Session 21. Mathematical models for biological invasion

Mathematical model of senescence-mediated modulation of tumor growth and invasion

Jan Poleszczuk, University of Warsaw, Poland
Cell senescence is a physiological programme of irreversible mitotic arrest that is triggered after a variety of intracellular and extracellular events. Its purpose is to protect tissue integrity by disabling mitosis in stressed or damaged cells. The senescence program serves as a tumour suppressor, and cancer cells are believed to bypass senescence to advance to malignancy [1]. We have developed an agent-based model of solid tumour growth [2] whose input population composition is based on the cancer stem-cell hypothesis [3]. It is used to show how cancer stem cells can drive tumour progression, while non-stem cancer cells (CCs) interfere with this by impeding cancer stem-cell dynamics.

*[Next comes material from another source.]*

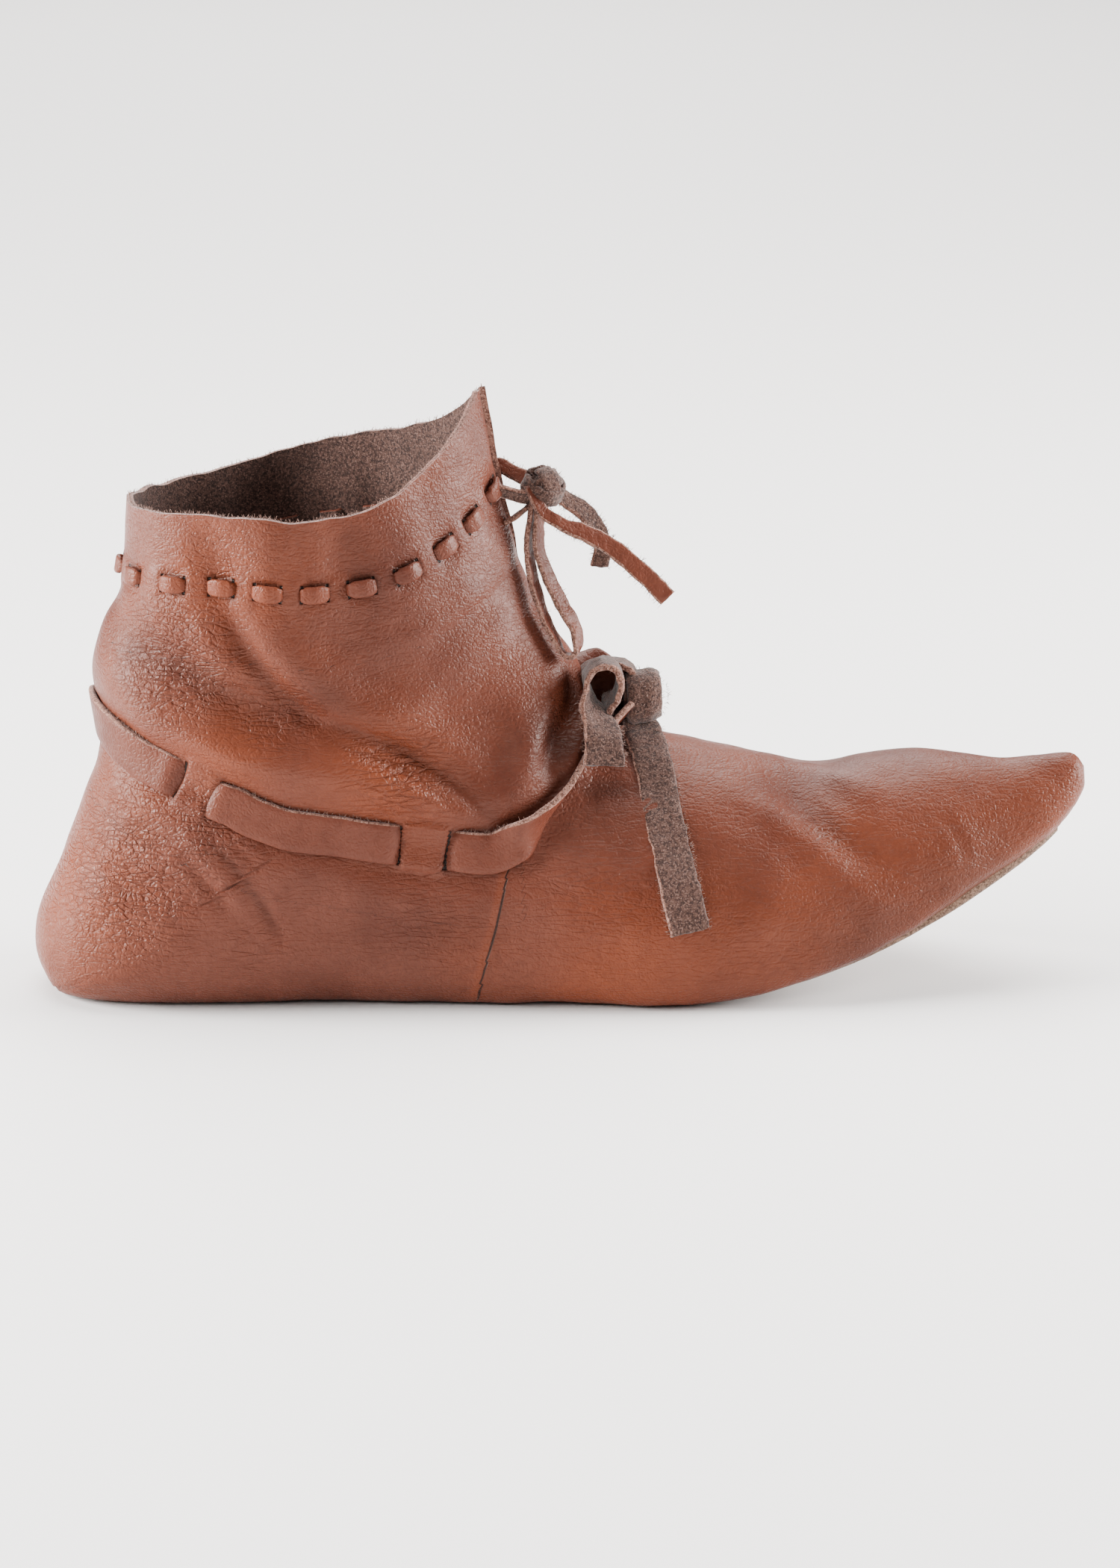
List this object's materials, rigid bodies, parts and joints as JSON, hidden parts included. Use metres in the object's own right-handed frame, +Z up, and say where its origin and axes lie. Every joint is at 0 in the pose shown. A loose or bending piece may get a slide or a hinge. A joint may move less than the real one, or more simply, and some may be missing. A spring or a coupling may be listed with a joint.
{
  "type": "medieval turnshoe",
  "caption": "Soft leather ankle shoe with a pointed, turned-up toe, a thong woven round the collar and a strap woven round the ankle.",
  "frame": {"origin": "on the flat of the sole's underside, at mid-length of the shoe, on the line through heel and ball", "axes": "+X towards the toe, +Y towards the outer side of the left foot, +Z up"},
  "size_m": [0.2896, 0.0924, 0.1639],
  "materials": {
    "upper_leather": "soft grained tan leather with a low sheen",
    "sole_leather": "undyed sole leather with a pale cut edge",
    "strap_leather": "tan leather with a pale cut edge",
    "strap_suede": "brown-grey flesh side with a short nap"
  },
  "bodies": {
    "root": {"upper": "upper_leather", "sole": "sole_leather", "collar_thong": "strap_leather", "ankle_strap": "strap_leather", "collar_knot": "strap_suede", "collar_loop": "strap_suede", "collar_end_long": "strap_suede", "collar_end_short": "strap_suede", "strap_knot": "strap_suede", "strap_loop": "strap_suede", "strap_end": "strap_suede"}
  },
  "joints": []
}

We show that intratumoural competition between the two cell types may arise to modulate tumour progression and ultimately cancer presentation risk. Model simulations reveal that reactivation of the replicative senescence programme in CCs initially increases total tumour burden, as attrition from cell death is partially averted, but evolves to provide tumour control in the long-term through increasing constraints on stem-cell compartment kinetics. Reactivation of replicative senescence can prolong CC competition with cancer stem cells, thereby ultimately inhibiting malignant progression regardless of tumour size.
References
  1. M.D. Lynch, How does cellular senescence prevent cancer? , DNA Cell Biol 25, 2006, 69-78.
  2. J. Poleszczuk, P. Hahnfeldt, H. Enderling, Biphasic modulation of cancer stem cell-driven solid tumour dynamics in response to reactivated replicative senescence , Cell Prolif 47, 2014, 267-276.
  3. J.E. Visvader, G.J. Lindeman, Cancer stem cells in solid tumours: accumulating evidence and unresolved questions , Nat Rev Cancer 8, 2008, 545-554.